Debt consolidation home loans explained 

Consolidating debt through home loan refinancing means rolling all your existing debts into a single mortgage. So instead of repaying individual debts with different interest rates and fees for mortgages, cars, credit cards, personal loans and even phone bills, you’ll have just one ongoing repayment to manage each month – which may help save you time and money. Read more on the benefits of refinancing.


Five steps to refinancing with a debt consolidation loan 

Whether you're refinancing because you want a better deal, need a different product, or you'd like to switch to another lender, there are simple steps that could help you refinance your mortgage. Ready to consolidate your debts by refinancing? First, you need to know what to expect. 

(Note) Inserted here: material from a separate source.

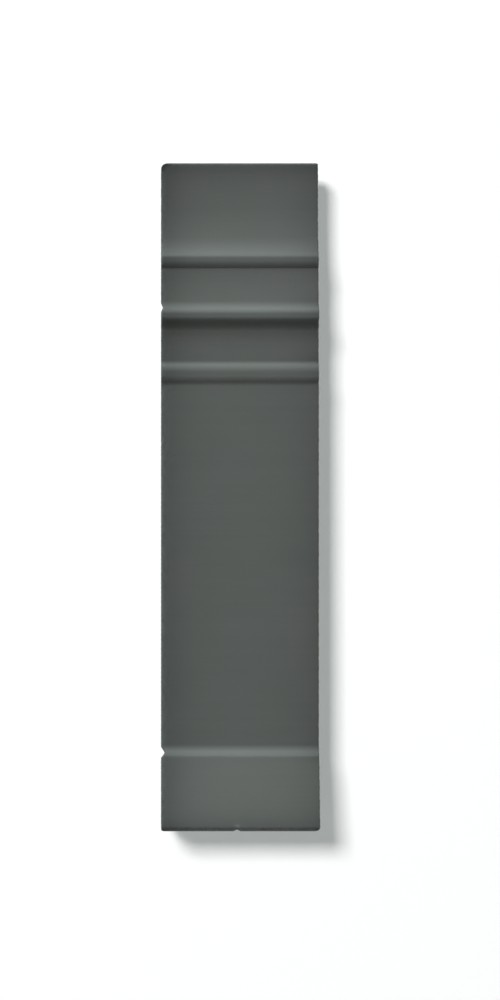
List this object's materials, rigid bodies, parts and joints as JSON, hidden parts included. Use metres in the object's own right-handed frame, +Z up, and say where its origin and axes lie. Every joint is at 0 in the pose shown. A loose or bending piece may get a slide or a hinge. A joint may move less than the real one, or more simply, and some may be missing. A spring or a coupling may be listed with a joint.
{
  "type": "vinyl wall base",
  "caption": "Short cut sample of a profiled vinyl wall base with stepped mouldings, a flat panel and a thick toe under a sloping ledge.",
  "frame": {"origin": "the line where the wall meets the floor, at the sample's mid-length", "axes": "+X along the wall, to the right for someone who faces it; +Y into the wall, so the moulded face looks along -Y; +Z up from the floor"},
  "size_m": [0.0362, 0.0095, 0.1524],
  "materials": {
    "vinyl": "satin, dark grey-green extruded vinyl, solid colour"
  },
  "bodies": {
    "root": {"wall_base": "vinyl"}
  },
  "joints": []
}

Step 1. Make sure it's the right option for you
Be clear about why you want to refinance. If you’re struggling with your finances and are feeling a little overwhelmed, debt consolidation might be able to help by simplifying your finances and helping you to pay off your debts.  Ideally consolidating your debts means better management of your finances. But If you’re looking for an easy way out of credit card debt, you may want to re-think your spending habits.
Step 2. Work out all the costs involved with your existing debts
To make sure refinancing is worthwhile, you'll want to understand all the costs involved with each existing loan. Write down your individual repayment amounts, loan interest rates and all the fees associated with your current debts.

You might be enticed by low interest rates but there’s more to refinancing than rates alone. Some home loans might offer low interest rates but then come with additional fees. So it could be a good idea to see if there are upfront costs involved when switching to a new home loan or lender. 
Step 3. Find out how much you can borrow
Once you’ve calculated the combined total of your loans, check you’ll actually be able to borrow the amount you need. As a first step, it is a great idea to speak with your current home loan provider as they may be able to review your mortgage and offer you a better deal. To get you started, use our borrowing power calculator to find out how much you could possibly borrow.
Step 4. Compare different loans

If you decide to switch to a new home loan you need to make sure you’re really getting a better deal – because the idea is to save money and pay off your debts. Look for a combination of low interest rates and minimal fees. 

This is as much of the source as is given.